Citing Smith’s famous “invisible hand” from The Wealth of Nations, Gould summoned forth the frequent caricature that Smith’s individuals “follow no path beyond the pursuit of their best interests.” In 2019, in Edinburgh, I found that sentiment scrawled on a sign at Smith’s gravesite—likely painted by some bampot who had feasted on the same intellectual tree roots as Gould.
Smith was a philosopher with a profound interest in human morality. His other magnum opus, The Theory of Moral Sentiments, begins with the declaration,
“How selfish soever man may be supposed, there are evidently some principles in his nature, which interest him in the fortunes of others, and render their happiness necessary to him, though he derives nothing from it, except the pleasure of seeing it.”
His two great books grapple with the symbiosis of altruism and self-interest.
Gould mentions and then ignores what differentiates humans from flora and fauna. Again, bamboo and cicadas evolved their calendrically odd cycles to prevent predators from exploiting their cycles. No species can predict its next flourishing, Gould says, except “one peculiar primate that records its own history.” And therein lies what he and others miss about Adam Smith.
Humans record their histories and, since the dawn of writing, vast quantities of those records entail contracts covering commerce, property, marriage, bequests, and other aspects of human life. Charity, courtesy, empathy, and sympathy are integral parts of the self-interest that enables Smith’s economic agents to live in harmony. Like others, Gould conflated market economics with the cartoonish survival-of-the-fittest Social Darwinism of Herbert Spencer and his ilk.
At the conclusion of my 2021 piece, I promised readers that I would retire to my deck, listen to the music of the cicadas, and perhaps send a few checks to my favorite charities. Rest in peace, Mr. Gould, but wherever you are, please note that I am a human being, not a species of insect or grass. If you remain confused, Adam Smith is likely available for consultation.
FINAL NOTE
Northern Illinois will get the most spectacular gathering this year, as it will see the re-emergence of the Brood XIII 13-year cicadas that we will see in Northern Virginia and the simultaneous emergence of Brood XIX 17-year cicadas. Such a meetup happens only once every 221 years (221 being the product of these two prime numbers—13×17). So these two vast families, meeting up during Joe Biden’s presidency, last saw one another in 1803, during Thomas Jefferson’s time in the White House. The 17th-great-grandchildren of Brood XIII will cavort with the 13th-great-grandchildren of Brood XIX. No doubt, they’ll have lots of catching up to do. (The two broods can mate with one another, despite their differences of opinion on mathematics.)
LAGNIAPPE
ART & MUSIC: CICADA CYCLE and ELEGY AND METAMORPHOSIS
After I wrote my strangest-ever song, “Cicadas, Brood X,” she produced her strangest-ever painting, “Cicada Cycle,” and I composed a second song, “Elegy and Metamorphosis,” to accompany it. As the video explains, the painting portrays the life cycle of 17-year cicadas. Dozens of actual 2021 cicada wings are embedded in the bottom/center, giving the painting both texture and historicity. Alanna was inspired by the delicate structures, the gossamer touch, and the incredible fragility of the wings.

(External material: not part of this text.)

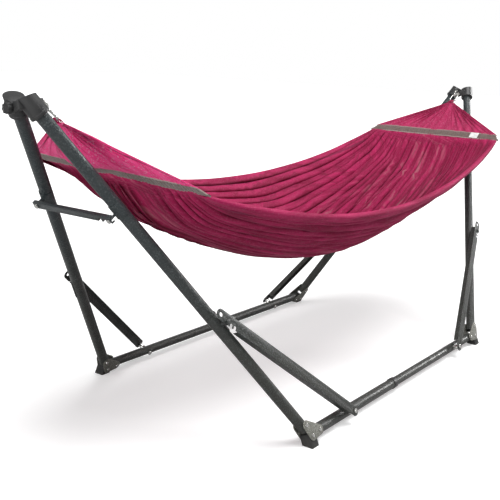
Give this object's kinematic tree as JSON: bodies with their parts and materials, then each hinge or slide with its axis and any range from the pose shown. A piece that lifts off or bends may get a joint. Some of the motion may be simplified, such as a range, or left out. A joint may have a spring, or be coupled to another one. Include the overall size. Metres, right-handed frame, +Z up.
{
  "type": "hammock on stand",
  "caption": "Cloth hammock hung between the eye bolts of a folding tubular steel stand with telescoping base, hooked braces and hooked spreader bars.",
  "frame": {"origin": "centre of the stand on the floor", "axes": "+X along the stand, +Y across it away from the near side frame, +Z up"},
  "size_m": [3.01, 1.0424, 1.1247],
  "materials": {
    "powder_coated_steel": "dark grey hammered powder coat",
    "grey_plate": "olive-grey powder coat",
    "zinc_hardware": "zinc plated",
    "rubber": "matt",
    "black_plastic": "fine matt",
    "magenta_cloth": "knitted polyester",
    "brown_webbing": "woven tape",
    "label_cloth": "plain white tape"
  },
  "bodies": {
    "far_left": {"leg_far_left": "powder_coated_steel", "hub_far_left": "black_plastic", "foot_plates_far_left": "grey_plate", "foot_rivets_far_left": "zinc_hardware", "rubber_foot_far_left": "rubber", "brace_bolt_far_left": "zinc_hardware", "brace_catch_far_left": "grey_plate", "base_inner_far": "powder_coated_steel", "spreader_pivot_left": "zinc_hardware", "hub_knob_left": "black_plastic", "eye_bolt_left": "zinc_hardware"},
    "near_left": {"leg_near_left": "powder_coated_steel", "hub_near_left": "black_plastic", "foot_plates_near_left": "grey_plate", "foot_rivets_near_left": "zinc_hardware", "rubber_foot_near_left": "rubber", "brace_bolt_near_left": "zinc_hardware", "brace_catch_near_left": "grey_plate", "base_outer_near": "powder_coated_steel", "collar_near": "black_plastic", "spreader_catch_left": "grey_plate"},
    "near_right": {"leg_near_right": "powder_coated_steel", "hub_near_right": "black_plastic", "foot_plates_near_right": "grey_plate", "foot_rivets_near_right": "zinc_hardware", "rubber_foot_near_right": "rubber", "brace_bolt_near_right": "zinc_hardware", "brace_catch_near_right": "grey_plate", "base_inner_near": "powder_coated_steel", "spreader_pivot_right": "zinc_hardware"},
    "far_right": {"leg_far_right": "powder_coated_steel", "hub_far_right": "black_plastic", "foot_plates_far_right": "grey_plate", "foot_rivets_far_right": "zinc_hardware", "rubber_foot_far_right": "rubber", "brace_bolt_far_right": "zinc_hardware", "brace_catch_far_right": "grey_plate", "base_outer_far": "powder_coated_steel", "collar_far": "black_plastic", "spreader_catch_right": "grey_plate", "hub_knob_right": "black_plastic", "eye_bolt_right": "zinc_hardware"},
    "brace_far_left": {"brace_far_left": "powder_coated_steel"},
    "brace_near_left": {"brace_near_left": "powder_coated_steel"},
    "brace_near_right": {"brace_near_right": "powder_coated_steel"},
    "brace_far_right": {"brace_far_right": "powder_coated_steel"},
    "spreader_bar_left": {"spreader_left": "powder_coated_steel"},
    "spreader_bar_right": {"spreader_right": "powder_coated_steel"},
    "hammock": {"carabiner_left": "zinc_hardware", "end_loops_left": "magenta_cloth", "end_panel_left": "magenta_cloth", "band_left": "brown_webbing", "hammock_bed": "magenta_cloth"},
    "hammock_right": {"carabiner_right": "zinc_hardware", "end_loops_right": "magenta_cloth", "end_panel_right": "magenta_cloth", "band_right": "brown_webbing", "care_label": "label_cloth"},
    "gate_left": {"gate_left": "zinc_hardware"},
    "gate_right": {"gate_right": "zinc_hardware"}
  },
  "joints": [
    {"name": "splay_fold", "type": "hinge", "parent": "far_left", "child": "near_left", "pos_m": [-1.44703, 0, 1.083], "axis": [1, 0, 0], "range_deg": [0, 44]},
    {"name": "base_slide", "type": "slide", "parent": "far_left", "child": "far_right", "axis": [1, 0, 0], "range_m": [-0.15, 0], "deforming": ["hammock_bed"]},
    {"name": "base_slide_near", "type": "slide", "parent": "near_left", "child": "near_right", "axis": [1, 0, 0], "range_m": [-0.15, 0]},
    {"name": "spreader_left_lift", "type": "hinge", "parent": "far_left", "child": "spreader_bar_left", "pos_m": [-1.24267, 0.14929, 0.81017], "axis": [-0.8132, 0, -0.5819], "range_deg": [0, 66]},
    {"name": "spreader_right_lift", "type": "hinge", "parent": "near_right", "child": "spreader_bar_right", "pos_m": [1.24267, -0.14929, 0.81017], "axis": [0.8132, 0, -0.5819], "range_deg": [0, 66]},
    {"name": "brace_far_left_lift", "type": "hinge", "parent": "far_left", "child": "brace_far_left", "pos_m": [-0.454, 0.471, 0.035], "axis": [0, 0.9236, 0.3833], "range_deg": [0, 20]},
    {"name": "brace_near_left_lift", "type": "hinge", "parent": "near_left", "child": "brace_near_left", "pos_m": [-0.454, -0.471, 0.035], "axis": [0, 0.9236, -0.3833], "range_deg": [0, 20]},
    {"name": "brace_near_right_lift", "type": "hinge", "parent": "near_right", "child": "brace_near_right", "pos_m": [0.454, -0.471, 0.035], "axis": [0, -0.9236, 0.3833], "range_deg": [0, 20]},
    {"name": "brace_far_right_lift", "type": "hinge", "parent": "far_right", "child": "brace_far_right", "pos_m": [0.454, 0.471, 0.035], "axis": [0, -0.9236, -0.3833], "range_deg": [0, 20]},
    {"name": "hammock_swing", "type": "hinge", "parent": "far_left", "child": "hammock", "pos_m": [-1.38203, 0, 1.083], "axis": [1, 0, 0], "range_deg": [-12, 12]},
    {"name": "hammock_slide", "type": "slide", "parent": "hammock", "child": "hammock_right", "axis": [1, 0, 0], "range_m": [-0.15, 0]},
    {"name": "gate_left_open", "type": "hinge", "parent": "hammock", "child": "gate_left", "pos_m": [-1.35246, 0.015, 1.0601], "axis": [0.6124, 0, 0.7905], "range_deg": [0, 24], "stiffness_Nm_per_rad": 0.03},
    {"name": "gate_right_open", "type": "hinge", "parent": "hammock_right", "child": "gate_right", "pos_m": [1.35246, 0.015, 1.0601], "axis": [0.6124, 0, -0.7905], "range_deg": [0, 24], "stiffness_Nm_per_rad": 0.03}
  ],
  "couplings": [
    {"joint": "base_slide_near", "follows": "base_slide", "ratio": 1},
    {"joint": "hammock_slide", "follows": "base_slide", "ratio": 1},
    {"joint": "spreader_left_lift", "follows": "splay_fold", "ratio": 1.5},
    {"joint": "spreader_right_lift", "follows": "splay_fold", "ratio": 1.5}
  ]
}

As someone who has read Adam Smith, I find very few people who talk about him have actually read him.
I think common mistake when alluding to Adam Smith is conflating self interest with selfishness. As an example if I give charity because it makes me feel good that is in my self interest but not selfish. I used to, in office meetings with my staff, say we may be the most expensive practice in the area but we give the patients real value for their money and treat them like they deserve our best every day. That was in our self interest. After, now retiring, some of my former students who see my former patients tell me I am missed. So my self interest aligned with the self interest of my patients. If I just charged more and gave less that selfishness would have resulted no less than my 43 year practice. I also agree both of Adam Smiths works should be read and are as true today as the day he wrote them.